There are two lighthouses located on San Juan Island, the second-largest island in the San Juan archipelago. The Lime Kiln Light Station, built in 1919, is located in Lime Kiln State Park, on the west side of the island at Deadman Bay, overlooking Haro Strait. Cattle Point Lighthouse, built in 1935, is located in the Cattle Point Interpretive Area next to American Camp, a section of the San Juan Island National Historical Park, on the southeastern tip of the island. The lights are positioned to guide vessels entering the Haro Strait and San Juan Islands from the Strait of Juan de Fuca and continue to be important aids to navigation.

San Juan Island

San Juan Island and the archipelago it is part of were named by the Spanish explorer Francisco de Eliza, who charted and explored the islands in 1791. Eliza, realizing there were several islands in the group, wrote on his chart "Isla y Archiepelago de San Juan." Other British and American explorers renamed the island over the years, but eventually the original Spanish name was restored on the charts.

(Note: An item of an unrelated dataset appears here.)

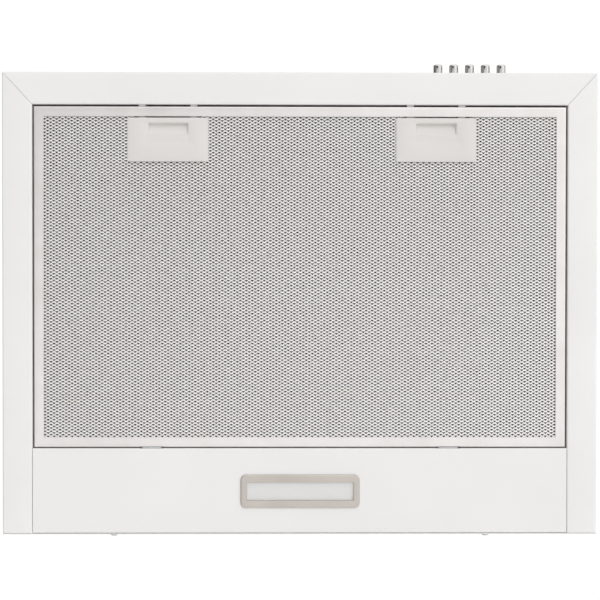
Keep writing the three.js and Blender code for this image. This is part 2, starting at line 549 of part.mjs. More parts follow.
// A half disc that hangs on the pin by two knuckles and lies on the collar's ledge when shut.
function flap(side, sign, knuckles) {
  const radius = DUCT_RADIUS - DUCT_WALL - 1;
  const [z0, z1] = [FLAP_AXIS_Z - 2, FLAP_AXIS_Z - 0.8];
  const disc = rod("z", radius, z0, z1, [0, DUCT_Y], 20);
  const other = block([-70, 70], sign > 0 ? [DUCT_Y - 70, DUCT_Y + 3.6] : [DUCT_Y - 3.6, DUCT_Y + 70], [z0 - 1, z1 + 1]);
  const shoulders = [-1, 1].map((end) =>
    block(mirrored(end, 48, 60), [DUCT_Y - 12, DUCT_Y + 12], [z0 - 1, z1 + 1]));
  const eyes = knuckles.flatMap((x) => [
    rod("x", 3, x - 5, x + 5, [DUCT_Y, FLAP_AXIS_Z], 6),
    block([x - 5, x + 5], sign > 0 ? [DUCT_Y + 1, DUCT_Y + 5] : [DUCT_Y - 5, DUCT_Y - 1], [z0, z1]),
  ]);
  const bore = rod("x", PIN_RADIUS + 0.4, -60, 60, [DUCT_Y, FLAP_AXIS_Z], 4);
  place("flap_" + side, cut(join(cut(disc, other, ...shoulders), ...eyes), bore), BLACK_PLASTIC);
}

// ---- Wiring ----
const TERMINAL_BOX = { x: [150, 230], y: [192, Y_BACK - SHEET - GAP], z: [86, 126] };

function wiring() {
  const { x, y, z } = TERMINAL_BOX;
  const shell = block(x, [y[0], y[1]], z);
  const hollow = block([x[0] + 2, x[1] - 2], [y[0] - 1, y[1] - 2], [z[0] + 2, z[1] - 2]);
  const glandHole = rod("z", 7.2, z[1] - 5, z[1] + 1, [GLAND.x, GLAND.y], 8);
  place("terminal_box", cut(shell, hollow, glandHole), WHITE_PLASTIC);
  place("terminal_lid", block(x, [y[0] - GAP - 2, y[0] - GAP], z), WHITE_PLASTIC);
  // The gland's shoulder sits between the terminal box and the top sheet, and its neck stands out.
  const r = GLAND_RADIUS;
  place("cable_gland", turned([
    [r - 2, z[1] - 6], [r, z[1] - 6], [r, z[1] + GAP], [11, z[1] + GAP], [11, TOP_UNDER], [r, TOP_UNDER],
    [r, HEIGHT + 6], [r - 2, HEIGHT + 6],
  ], [GLAND.x, GLAND.y], 16), BLACK_PLASTIC);
  place("capacitor", rod("x", 15, -120, -72, [Y_BACK - SHEET - GAP - 15.2, 100], 12), WHITE_PLASTIC);
}

const LEAD_ROUTES = {
  motor_lead: [[149, 214, 100], [120, 208, 97], [100, 165, 89], [90, 105, 79], [80, 62, 74], [63.8, 62, 74]],
  switch_lead: [[219.5, -208, 25], [246, -207, 26], [272, -192, 31], [284, -150, 44], [287, -40, 76],
    [286, 90, 100], [280, 190, 106], [258, 214, 102], [230.6, 214, 100]],
  driver_lead: [[-150, LAMP_Y, 23.6], [-150, LAMP_Y, 38], [-132, 214, 56], [-60, 222, 66],
    [60, 222, 82], [125, 216, 92], [149.5, 214, 93]],
  lamp_lead: [[-109, LAMP_Y, 11], [-96, LAMP_Y + 3, 12], [-78, LAMP_Y - 2, 10.5], [-59.6, LAMP_Y, 9]],
};

// An internal lead, held at both of its ends.
function lead(name, points, radius, steps) {
  const route = new THREE.CatmullRomCurve3(points.map((p) => new THREE.Vector3(...p)));
  const section = new THREE.Shape().absarc(0, 0, radius, 0, 2 * Math.PI);
  const tube = new THREE.ExtrudeGeometry(section, { extrudePath: route, steps, curveSegments: 4, bevelEnabled: false });
  place(name, solid(tube), CABLE);
}

// ---- Assembly ----
frontFascia();
topShell();
for (const [side, sign] of [["left", -1], ["right", 1]]) {
  sidePanel(side, sign);
  rearScrew(side, sign);
  voluteHalf(side, sign);
  inletGrille(side, sign);
}
backPanel();
lampPanel();
lamp();
BUTTONS.forEach(button);
switchBank();
motor();
impeller();
blowerScrews().forEach(([x, y], i) => place("blower_screw_" + (i + 1),
  panScrew("z", HEIGHT, BLOWER_TOP - 2 - GAP, -2, [x, y], 3.4), ZINC));
ductCollar();
collarScrews().forEach(([x, y], i) => place("collar_screw_" + (i + 1),
  panScrew("z", HEIGHT, TOP_UNDER - COLLAR_FLANGE - GAP, -2, [x, y], 3.4), ZINC));
flap("front", -1, [-35, 15]);
flap("rear", 1, [-15, 35]);
wiring();
for (const [name, route] of Object.entries(LEAD_ROUTES)) {
  const short = name === "lamp_lead";
  lead(name, route, short ? 1.8 : 2.5, short ? 10 : 26);
}

const filter = new THREE.Group();
hood.add(filter);
filterFrame(filter);
filterMesh(filter);
for (const [side, x] of Object.entries(LATCHES)) {
  latchPlate(side, x, filter);
  latchSlide(side, x, filter);
  latchSpring(side, x, filter);
}

export default hood;
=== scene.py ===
# The looks of a 600 mm under cabinet range hood, seen from straight below.
# Metres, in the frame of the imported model: +Z is up, -Y is the front, the origin is the middle of the top.
import json
import math

import bmesh
import bpy
import numpy as np
from mathutils import Matrix, Vector

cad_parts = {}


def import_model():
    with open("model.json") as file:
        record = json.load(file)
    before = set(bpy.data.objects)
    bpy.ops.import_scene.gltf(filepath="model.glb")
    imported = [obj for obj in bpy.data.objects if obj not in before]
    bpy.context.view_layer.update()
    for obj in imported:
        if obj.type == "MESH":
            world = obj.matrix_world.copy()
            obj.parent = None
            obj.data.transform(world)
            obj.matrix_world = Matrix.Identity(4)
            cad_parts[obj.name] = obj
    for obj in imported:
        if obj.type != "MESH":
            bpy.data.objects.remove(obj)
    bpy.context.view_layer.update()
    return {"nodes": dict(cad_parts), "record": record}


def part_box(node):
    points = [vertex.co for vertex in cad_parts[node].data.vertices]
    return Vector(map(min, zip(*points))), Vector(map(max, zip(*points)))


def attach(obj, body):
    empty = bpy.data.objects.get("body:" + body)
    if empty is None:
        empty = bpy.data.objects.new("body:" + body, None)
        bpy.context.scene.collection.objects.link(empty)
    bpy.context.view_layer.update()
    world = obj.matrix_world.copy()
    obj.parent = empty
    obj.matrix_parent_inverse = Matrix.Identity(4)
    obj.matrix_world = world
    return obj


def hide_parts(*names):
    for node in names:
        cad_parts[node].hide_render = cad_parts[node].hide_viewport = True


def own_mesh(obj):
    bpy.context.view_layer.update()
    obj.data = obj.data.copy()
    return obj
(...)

The San Juan Islands make up San Juan County, a 172-square-mile county located in the Salish Sea at the northwest corner of Washington. The county is bounded on the west by Haro Strait, on the east by the Strait of Georgia and Rosario Strait, and on the south by the Strait of Juan de Fuca. In the mid-nineteenth century both British and American settlers occupied the islands, which led to the armed dispute beginning in 1859 that became known as the Pig War (1859-1872). Kaiser Wilhelm I of Germany decided the ownership of the San Juan Islands on October 21, 1872, awarding the archipelago to the United States. San Juan County, named for the islands, was formed by the Washington Territorial Legislature on October 31, 1873.

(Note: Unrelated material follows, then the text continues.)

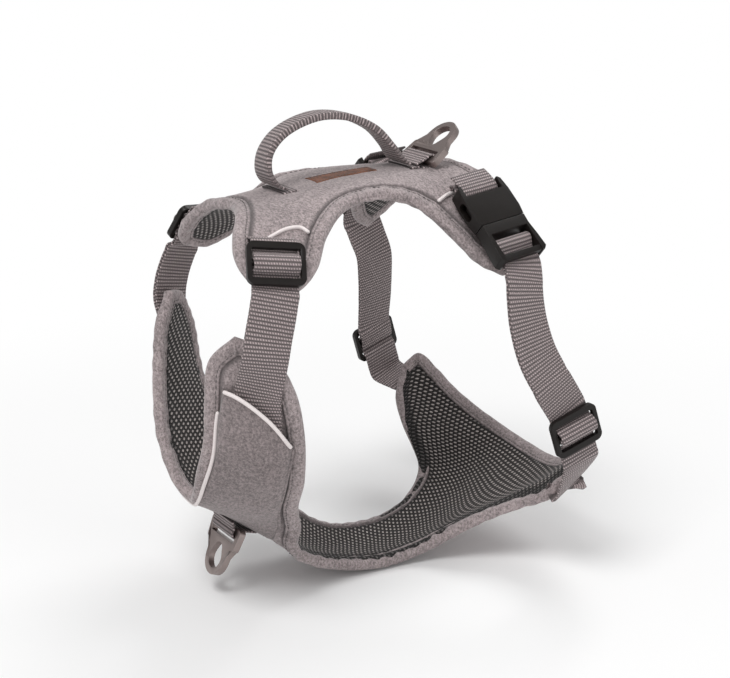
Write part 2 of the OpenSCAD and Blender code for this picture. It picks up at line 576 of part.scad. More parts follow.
buckle_body(LEFT) buckle_plug();  // buckle_plug_left
buckle_body(LEFT) tine(LEFT);  // front_tine_left
buckle_body(LEFT) tine(RIGHT);  // rear_tine_left
front_webbing(RIGHT);  // front_webbing_right
front_slider(RIGHT);  // front_slider_right
pocket_bar(RIGHT);  // pocket_bar_right
girth_webbing(RIGHT);  // girth_webbing_right
girth_slider(RIGHT);  // girth_slider_right
socket_loop(RIGHT);  // socket_loop_right
buckle_body(RIGHT) buckle_socket();  // buckle_socket_right
buckle_body(RIGHT) buckle_plug();  // buckle_plug_right
buckle_body(RIGHT) tine(RIGHT);  // front_tine_right
buckle_body(RIGHT) tine(LEFT);  // rear_tine_right
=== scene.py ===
import math

import bmesh
import bpy
import numpy as np
from bpy.props import FloatProperty, FloatVectorProperty, PointerProperty
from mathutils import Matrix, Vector


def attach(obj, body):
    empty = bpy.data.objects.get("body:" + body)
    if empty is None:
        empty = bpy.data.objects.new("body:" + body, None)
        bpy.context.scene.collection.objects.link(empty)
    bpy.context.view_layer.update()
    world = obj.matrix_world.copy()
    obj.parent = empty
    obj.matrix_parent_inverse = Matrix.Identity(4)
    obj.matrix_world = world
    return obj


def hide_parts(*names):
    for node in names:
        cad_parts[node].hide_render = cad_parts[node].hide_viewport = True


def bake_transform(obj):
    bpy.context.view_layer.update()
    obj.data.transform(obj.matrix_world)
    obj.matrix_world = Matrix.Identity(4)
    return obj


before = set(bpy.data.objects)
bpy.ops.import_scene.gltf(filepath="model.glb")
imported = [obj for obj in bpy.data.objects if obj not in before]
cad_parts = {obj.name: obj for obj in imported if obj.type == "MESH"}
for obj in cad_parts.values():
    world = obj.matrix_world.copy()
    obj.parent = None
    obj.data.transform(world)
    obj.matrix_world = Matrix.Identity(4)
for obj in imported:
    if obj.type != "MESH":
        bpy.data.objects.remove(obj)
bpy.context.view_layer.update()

bl_info = {
    "name": "No-pull dog harness",
    "version": (1, 0, 0),
    "blender": (4, 2, 0),
    "location": "View3D > Sidebar > Harness",
    "description": "Padded dog harness with webbing straps, buckles, sliders and leash rings",
    "category": "Add Mesh",
}

MM = 0.001

# ---- Vectors and curves, in millimetres ----


def unit(v):
    v = np.asarray(v, float)
    return v / np.maximum(np.linalg.norm(v, axis=-1, keepdims=True), 1e-12)


def smooth(t):
    c = np.clip(t, 0, 1)
    return c * c * (3 - 2 * c)


def spline(points, t):
    """Points of the Catmull-Rom curve through rows of numbers, at each t from 0 to 1."""
    p = np.asarray(points, float)
    n = len(p) - 1
    p = np.vstack([2 * p[0] - p[1], p, 2 * p[n] - p[n - 1]])
    x = np.clip(np.asarray(t, float), 0, 1) * n
    i = np.clip(np.floor(x).astype(int), 0, n - 1)
    f = (x - i)[..., None]
    a, b, c, d = p[i], p[i + 1], p[i + 2], p[i + 3]
    return 0.5 * (2 * b + (c - a) * f + (2 * a - 5 * b + 4 * c - d) * f**2 + (3 * b - a - 3 * c + d) * f**3)


def even(points, step, extra=()):
    """The curve through the points, resampled about every step, with extra rows carried along."""
    extra = [np.asarray(e, float).reshape(len(points), -1) for e in extra]
    rows = np.hstack([np.asarray(points, float)] + extra)
    fine = spline(rows, np.linspace(0, 1, len(rows) * 12))
    run = np.concatenate([[0], np.cumsum(np.linalg.norm(np.diff(fine[:, :3], axis=0), axis=1))])
    want = np.linspace(0, run[-1], max(int(run[-1] / step), 4) + 1)
    return np.stack([np.interp(want, run, fine[:, k]) for k in range(rows.shape[1])], 1), want


def tangents(p, closed=False, reach=1):
    if closed:
        return unit(np.roll(p, -reach, 0) - np.roll(p, reach, 0))
    n = len(p)
    i = np.arange(n)
    return unit(p[np.minimum(i + reach, n - 1)] - p[np.maximum(i - reach, 0)])


def flip_x(p):
    return np.asarray(p, float) * [-1, 1, 1]


def both_sides(half):
    h = np.asarray(half, float)
    return np.vstack([flip_x(h[1:])[::-1], h])


# ---- How the harness lies when it is worn ----

# The right front strap hangs this far back and down, and the belly end is rolled by this angle.
RIGHT_LAG, RIGHT_DROP, BELLY_ROLL = 22, 7, math.radians(6)


def worn(p):
    """Points of the even pattern, moved to where they lie on the dog."""
    p = np.asarray(p, float)
    x, y, z = p[..., 0], p[..., 1], p[..., 2]
    front = smooth(-x / 60) * smooth((-y - 30) / 50)
    high = smooth((z + 50) / 90)
    skew = RIGHT_LAG * (0.5 - smooth((x + 36) / 72)) * 1.3 * smooth((-z - 88) / 30)
    roll = BELLY_ROLL * smooth((y + 40) / 100) * smooth((-z - 30) / 30)
    return np.stack([x, y + RIGHT_LAG * front * (0.6 + 0.4 * high) + skew,
                     z - RIGHT_DROP * front * high - x * np.sin(roll)], -1)


def on_side(s, p):
    return worn(np.asarray(p, float) * [s, 1, 1])


# ---- Panels ----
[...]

After the boundary dispute was settled, the Secretary of the Interior asked the U.S. Lighthouse Board to identify suitable locations in the San Juan Islands for lights. In 1875, the board, working from charts, identified 23 potential sites "to provide for all probable events." The four sites chosen for major lighthouses were Cattle Point and Lime Kiln Point on San Juan Island, Turn Point on Stuart Island, and Patos Island. To assist in the complex navigation through the islands, other locations would be provided with lesser lights, buoys, and fog signals, marking the waterways.

Cattle Point Lighthouse

Cattle Point, located on Cape San Juan on the southeastern tip of the San Juan Island, overlooks the Strait of Juan De Fuca. The name was first used on the British Admiralty charts in 1858. The Hudson's Bay Company, which had established the Belle Vue Farm in 1853, unloaded cattle and other livestock at a dock there prior to the San Juan Islands boundary dispute. Cattle Point was part of American Camp, the U.S. Army's encampment, during the Pig War.  A Lummi Indian name for the point was recorded as Who-shung-ing.

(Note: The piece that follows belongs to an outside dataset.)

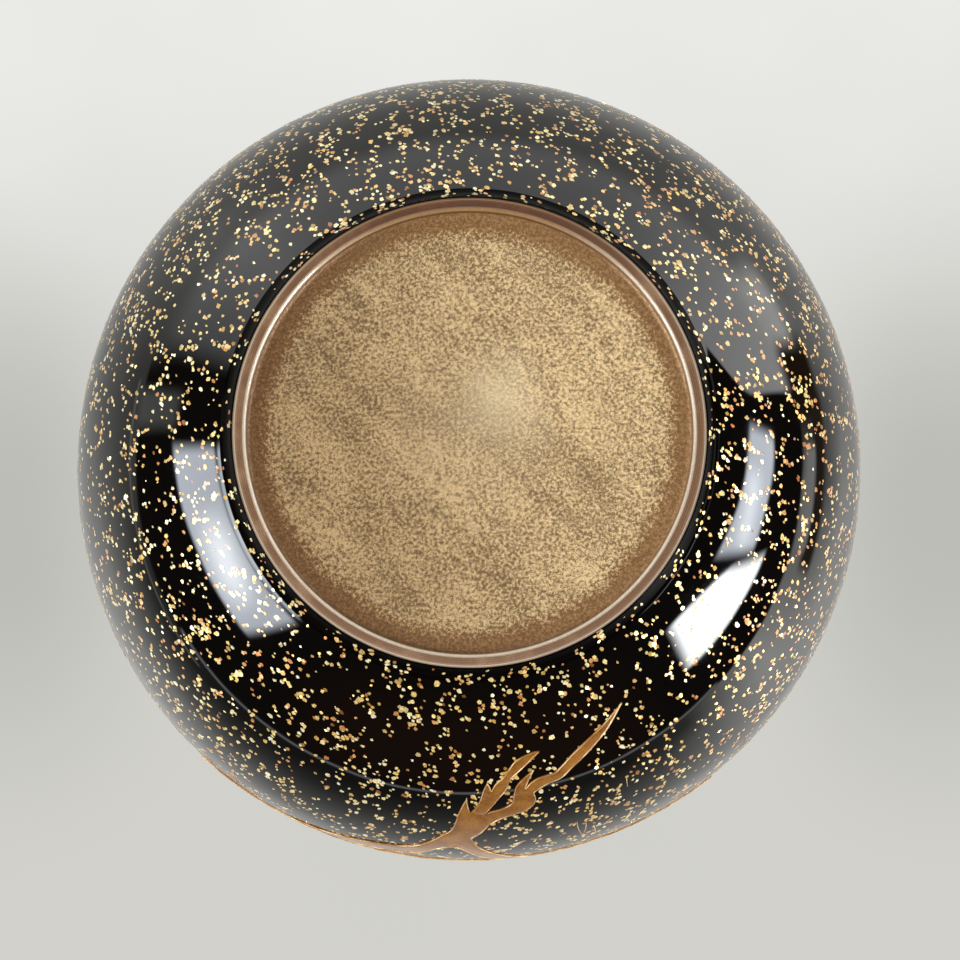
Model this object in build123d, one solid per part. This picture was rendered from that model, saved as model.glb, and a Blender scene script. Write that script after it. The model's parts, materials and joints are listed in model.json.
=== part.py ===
from build123d import *
import math
import os

# A globular lacquered bowl with an incurved mouth, standing on a slim turned foot.
# Millimetres, +Z up. The origin is the centre of the foot's resting plane.
# Every layer of the wall is an exact parallel offset of the outer lacquer surface,
# so an offset of 0 is that surface and negative offsets lie inside it.

# Belly: the widest circle, and the tangent arcs that leave it as (radius, turn in degrees).
BELLY_RADIUS = 100.0
BELLY_HEIGHT = 61.5
LOWER_ARCS = ((48.0, 28.0), (70.0, 22.0), (105.0, 15.2))
UPPER_ARCS = ((52.0, 30.0), (62.0, 22.0))

# Cove where the belly meets the foot: hollow arcs, then a short straight run to the foot's edge.
COVE_ARCS = ((1.0, 11.0), (9.5, 18.0))
COVE_RUN = 0.8

# Wall build-up, measured inwards from the outer surface.
LACQUER = 0.5
WALL = 5.4
INNER_LACQUER = 0.4
FLOOR_ARC = 57.0
FLOOR_TURN = 40.0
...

The first light on Cattle Point, a simple brass lens lantern on a post, was established in 1888. The light was maintained by George Jakle, a soldier who had been stationed at American Camp. Jakle stayed on the island after his enlistment, raising sheep on a farm nearby. He was supplied at regular intervals by a lighthouse tender that came into Griffin Bay near the point, dropping off on the beach supplies and five-gallon containers of kerosene. The lens required daily maintenance and the lantern's reservoir needed to be filled once a week.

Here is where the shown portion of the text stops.